You equate Absolute Neutrality with Net Neutrality. Which is not the case. It is certainly possible that FCC/Congress will pass rules/laws which have full neutrality for websites with a QoS stipulation for applications. Or even QoS stipulations for websites as well. This would still be partial neutrality. Even just a “You may not block any website, for any reason” rule would be great.
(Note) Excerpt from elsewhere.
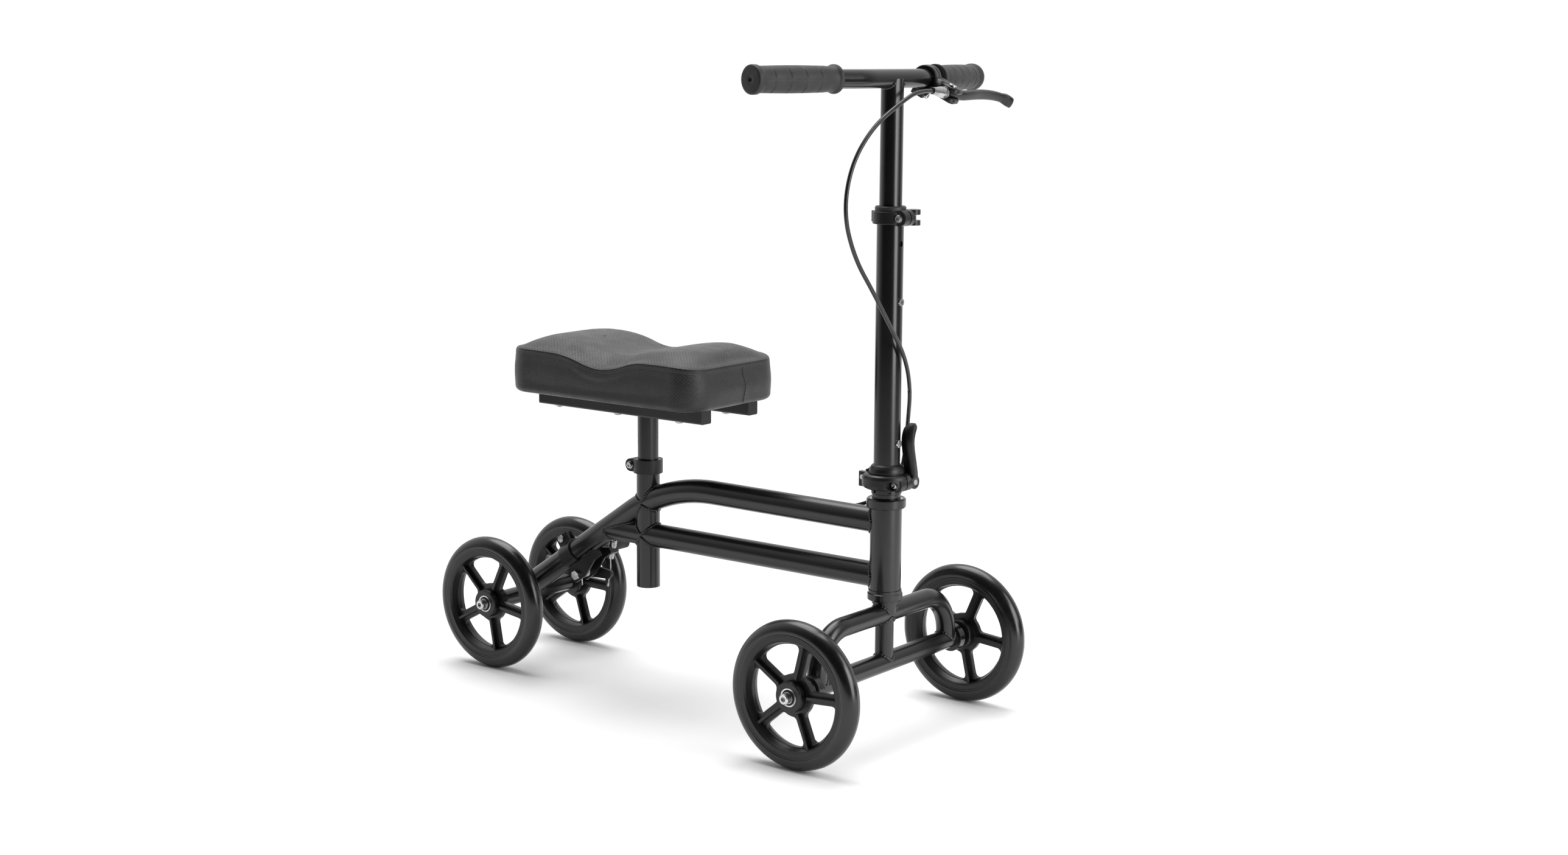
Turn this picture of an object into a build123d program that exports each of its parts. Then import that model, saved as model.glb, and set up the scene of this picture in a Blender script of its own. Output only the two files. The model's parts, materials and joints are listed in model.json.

I think alot of the problems on the anti-NN side come from the idea that there’s either absolute neutrality or no neutrality at all. While full absolute neutrality with unlimited bandwidth is the ideal, that will be awhile before it will come into reality. In the mean time we must navigate this grey area and manage to get some legistlation/rules passed so that we have at least something, while not making our more heavy bandwidth applications boned.

Read again...

ISP said that Net Neutrality requires that EVERY program—no matter how abusive to the network—be allowed to operate on the network without hindrance. That is only half true (something that the ISP’s are good at). It clearly states LAWFUL use is to be unhindered. Thus, if, for example, the p2p programs that the ISP’s are afraid are being conducted in an illegal matter—such as pirating stuff—then they would be exempt (whether such programs are legal or not is not the issue here). The point is, it forces ISP to NOT prefer one providers content over another. For example, if I wanted to get my movies from Netflix instead of iTunes, there should be no difference between Netflix and iTunes (as far as speed) unless of course their respective servers are slow. What the ISP’s REALLY want to do is not make it fair. They want to be able to decide what you can and can not see by what makes them the most money. In otherwords, they will continue to charge you $40-$50 plus dollars a month while at the same time taking money from the content providers. If they are going to decide what I see, why should I have to pay them for it. In that case, I should be able to access the internet for free because they already would have their network access paid for.